With luasched, the scheduler asks Lua how a task should be treated.
if task:comm():match("^nginx") then
ctx:dsq(REALTIME)
ctx:slice_ns(10000000)
endIMPORTANT
The scheduling mechanism stays in eBPF. The scheduling policy lives in Lua.
Architecture:
flowchart TD
A[enqueue task] ==> B["`sched_ext BPF
check pid inside eBPF map
if found, dispatch
if **not** found, invoke Lua
`"]
B --> G[(eBPF map)]
B ==>|Cache miss|D[bpf_luasched_run kfunc]
B -->|Cache hit|E[scx_bpf_dsq_insert]
D ==>|ctx:dsq, ctx:slice_ns|F[Lua runtime]
F ==> E
There are two parts to this scheduler:
- Create an eBPF scheduler which handles the fast path.
- Create a
workload.luapolicy handler which takes care of slow path. - The first time a task is seen, the scheduler invokes Lua.
- Lua returns:
- target dispatch queue (DSQ)
- scheduling slice
- The result is cached in a BPF hash map keyed by PID.
- Subsequent enqueues avoid Lua entirely.
Dispatch Queues
The user needs to define (on eBPF side) dispatch queues, like so.
#define DSQ_REALTIME 0
#define DSQ_BATCH 1
#define DSQ_DEFAULT 2During initialization (on eBPF side) these queues are created:
scx_bpf_create_dsq(DSQ_REALTIME, -1);
scx_bpf_create_dsq(DSQ_BATCH, -1);
scx_bpf_create_dsq(DSQ_DEFAULT, -1);Tasks are inserted into one of these queues based on their Lua-assigned class.
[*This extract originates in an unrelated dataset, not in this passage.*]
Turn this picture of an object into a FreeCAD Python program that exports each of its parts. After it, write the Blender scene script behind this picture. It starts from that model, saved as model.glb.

The dispatcher prioritizes them in order:
flowchart LR
a[REALTIME] --> B[BATCH]
B --> C[DEFAULT]
This means latency-sensitive work can be serviced before background workloads.
eBPF scheduler
Now on eBPF side create a map for caching pids with enqueue decisions. Define an enqueue decision as the following struct:
struct task_class {
s32 dsq;
u64 slice_ns;
};Now we create the map for caching the decisions
struct {
__uint(type, BPF_MAP_TYPE_HASH);
__uint(max_entries, 10240);
__type(key, pid_t);
__type(value, struct task_class);
} task_classes SEC(".maps");The interesting part happens inside enqueue. If the task was previously classified, the cached result is reused.
void BPF_STRUCT_OPS(luasched_enqueue, struct task_struct *p, u64 enq_flags)
{
pid_t pid = p->pid;
struct task_class *cls;
cls = bpf_map_lookup_elem(&task_classes, &pid);
if (cls) {
scx_bpf_dsq_insert(p, cls->dsq, cls->slice_ns, 0);
return;
}
...
/* invoke Lua to determine the enqueue verdict */
}If no cached result is found, Lua is invoked. The function is exposed as a kfunc
extern int bpf_luasched_run(
const char *key,
size_t key__sz,
struct task_struct *task,
struct task_class *cls
) __ksym;It recieves a pointer to struct task_class and modifies it according to a Lua policy
void BPF_STRUCT_OPS(luasched_enqueue, struct task_struct *p, u64 enq_flags)
{
...
/* invoke Lua to determine the enqueue verdict */
struct task_class received_cls = { .dsq = -1, .slice_ns = -1 };
int ret = bpf_luasched_run(runtime, sizeof(runtime), p, &received_cls);
bpf_map_update_elem(&task_classes, &pid, &received_cls, BPF_ANY);
scx_bpf_dsq_insert(p, received_cls.dsq, received_cls.slice_ns, 0);
}Writing Policy in Lua
The scheduler itself knows nothing about process names like nginx or firefox.
That knowledge lives entirely in Lua.
local policy = {
{ pattern = "^nginx", dsq = REALTIME, slice = 1000000 },
{ pattern = "^firefox", dsq = BATCH, slice = 10000000 },
}On Lua we attach a handler to set the enqueue verdict
local sched = require("sched")
local function workload(ctx)
local task = ctx:task()
for _, rule in ipairs(policy) do
if task:comm():match(rule.pattern) then
ctx:dsq(rule.dsq)
ctx:slice_ns(rule.slice)
return
end
end
ctx:dsq(DEFAULT)
ctx:slice_ns(scx.SLICE_DFL)
end
sched.attach(workload)Why Cache Results?
Calling into Lua on every enqueue would be expensive. A task’s command name rarely changes after startup. By classifying a task once and storing the result in a BPF map, the scheduler pays the Lua cost only once.
All future scheduling decisions become simple hash lookups.